- Short exercise -
Go through the listing and copy every line word for word.

- Data excerpt -
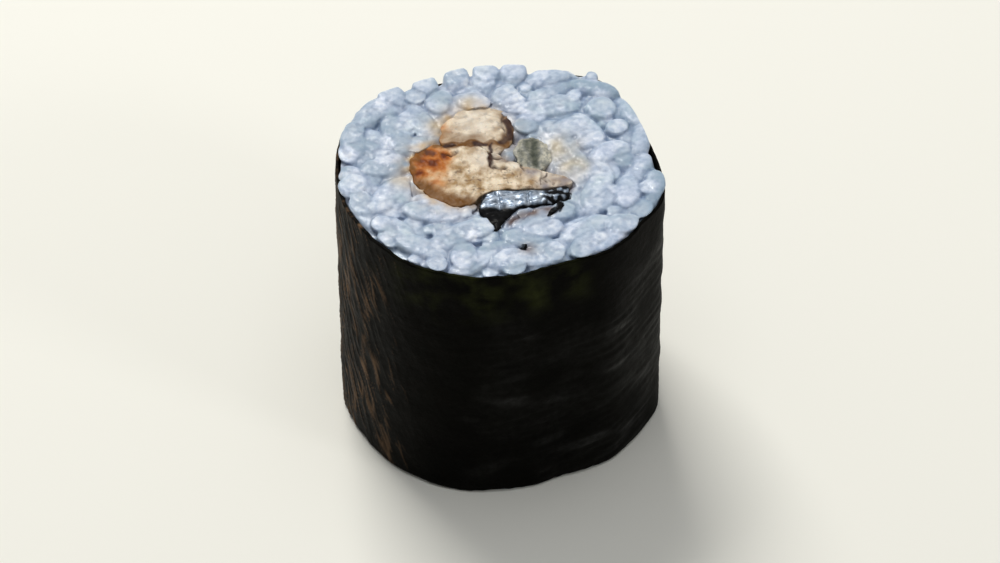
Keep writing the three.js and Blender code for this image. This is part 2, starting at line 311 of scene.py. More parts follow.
def distance_to(points, outline, within=3.0):
    """How far each point lies outside the outline, negative inside it, and the nearest place on it.

    Points further than within from the outline's box are left at that distance.
    """
    away = np.full(len(points), within)
    foot = points.copy()
    low, high = outline.min(axis=0) - within, outline.max(axis=0) + within
    close = np.flatnonzero(((points > low) & (points < high)).all(axis=1))
    along = np.roll(outline, -1, axis=0) - outline
    slope = along[:, 0] / np.where(along[:, 1] == 0, 1, along[:, 1])
    for block in np.array_split(close, len(close) // 4000 + 1):
        offset = points[block][:, None] - outline
        share = np.clip((offset * along).sum(axis=-1) / (along**2).sum(axis=-1), 0, 1)
        nearest = outline + share[..., None] * along
        gap = np.linalg.norm(points[block][:, None] - nearest, axis=-1)
        rows, best = np.arange(len(block)), gap.argmin(axis=1)
        crosses = (offset[..., 1] < 0) != (offset[..., 1] < along[:, 1])
        inside = (crosses & (offset[..., 0] < slope * offset[..., 1])).sum(axis=1) % 2 == 1
        away[block] = np.where(inside, -1, 1) * gap[rows, best]
        foot[block] = nearest[rows, best]
    return away, foot


def drawn_to(outline, other, reach, gap=0.06):
    """The outline with those stretches that lie within reach mm of another one drawn up to it."""
    away, foot = distance_to(outline, other)
    share = smoothstep(-away, -reach, -0.6 * reach) * np.clip(1 - gap / np.maximum(away, 1e-3), 0, 1)
    return outline + share[:, None] * (foot - outline)


def shifted(outline, away, reach, shift):
    """The outline moved where it lies within about reach mm of something. away is how far off that is."""
    return outline + np.exp(-((away / reach) ** 2))[:, None] * shift


MIDDLE = ROLL_HEIGHT / 2
STRIPS = ("main", "upper")  # the eel lies in two strips, each of flesh and skin

# How the strips lie in the roll, apart from the solids' outlines.
# The first pull draws the main skin's black lower prong down into the dark gap in front, where its black
# stands in for the gap's shade.
SKIN_DRAGGED = [((-0.5, -7.3), 1.2, (0.3, -0.8)), ((0.7, -5.8), 0.9, (0.5, 0.0))]  # place, reach, pull
SKIN_CURL = [(-1.2, -3.3), (2.0, -3.0), (6.0, -2.6)]  # here the skin has curled up against the flesh
CURL_REACH = 0.9
FLESH_SEAM = [(-6.0, 3.3), (-0.5, 3.3)]  # here the two strips of flesh are pressed together
FLESH_SEAM_REACH = 1.2
PRESSED_UP = [0.0, 0.4]  # how far both have moved there
FLESH_SHRUNK = [0.0, 0.3]  # how far heat has drawn in the upper strip's back edge
PATCH_SCALE = [0.8, 1.05]  # the upper patch of skin is a little narrower than its solid
PATCH_MOVED = [0.3, 0.0]  # and lies this much further to the left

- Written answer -
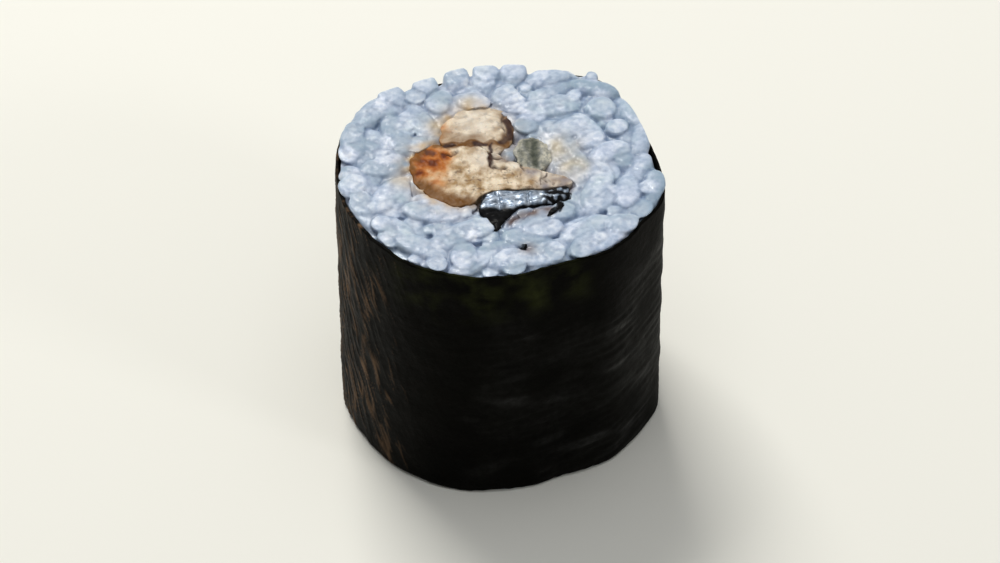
Keep writing the three.js and Blender code for this image. This is part 2, starting at line 311 of scene.py. More parts follow.
def distance_to(points, outline, within=3.0):
    """How far each point lies outside the outline, negative inside it, and the nearest place on it.

    Points further than within from the outline's box are left at that distance.
    """
    away = np.full(len(points), within)
    foot = points.copy()
    low, high = outline.min(axis=0) - within, outline.max(axis=0) + within
    close = np.flatnonzero(((points > low) & (points < high)).all(axis=1))
    along = np.roll(outline, -1, axis=0) - outline
    slope = along[:, 0] / np.where(along[:, 1] == 0, 1, along[:, 1])
    for block in np.array_split(close, len(close) // 4000 + 1):
        offset = points[block][:, None] - outline
        share = np.clip((offset * along).sum(axis=-1) / (along**2).sum(axis=-1), 0, 1)
        nearest = outline + share[..., None] * along
        gap = np.linalg.norm(points[block][:, None] - nearest, axis=-1)
        rows, best = np.arange(len(block)), gap.argmin(axis=1)
        crosses = (offset[..., 1] < 0) != (offset[..., 1] < along[:, 1])
        inside = (crosses & (offset[..., 0] < slope * offset[..., 1])).sum(axis=1) % 2 == 1
        away[block] = np.where(inside, -1, 1) * gap[rows, best]
        foot[block] = nearest[rows, best]
    return away, foot


def drawn_to(outline, other, reach, gap=0.06):
    """The outline with those stretches that lie within reach mm of another one drawn up to it."""
    away, foot = distance_to(outline, other)
    share = smoothstep(-away, -reach, -0.6 * reach) * np.clip(1 - gap / np.maximum(away, 1e-3), 0, 1)
    return outline + share[:, None] * (foot - outline)


def shifted(outline, away, reach, shift):
    """The outline moved where it lies within about reach mm of something. away is how far off that is."""
    return outline + np.exp(-((away / reach) ** 2))[:, None] * shift


MIDDLE = ROLL_HEIGHT / 2
STRIPS = ("main", "upper")  # the eel lies in two strips, each of flesh and skin

# How the strips lie in the roll, apart from the solids' outlines.
# The first pull draws the main skin's black lower prong down into the dark gap in front, where its black
# stands in for the gap's shade.
SKIN_DRAGGED = [((-0.5, -7.3), 1.2, (0.3, -0.8)), ((0.7, -5.8), 0.9, (0.5, 0.0))]  # place, reach, pull
SKIN_CURL = [(-1.2, -3.3), (2.0, -3.0), (6.0, -2.6)]  # here the skin has curled up against the flesh
CURL_REACH = 0.9
FLESH_SEAM = [(-6.0, 3.3), (-0.5, 3.3)]  # here the two strips of flesh are pressed together
FLESH_SEAM_REACH = 1.2
PRESSED_UP = [0.0, 0.4]  # how far both have moved there
FLESH_SHRUNK = [0.0, 0.3]  # how far heat has drawn in the upper strip's back edge
PATCH_SCALE = [0.8, 1.05]  # the upper patch of skin is a little narrower than its solid
PATCH_MOVED = [0.3, 0.0]  # and lies this much further to the left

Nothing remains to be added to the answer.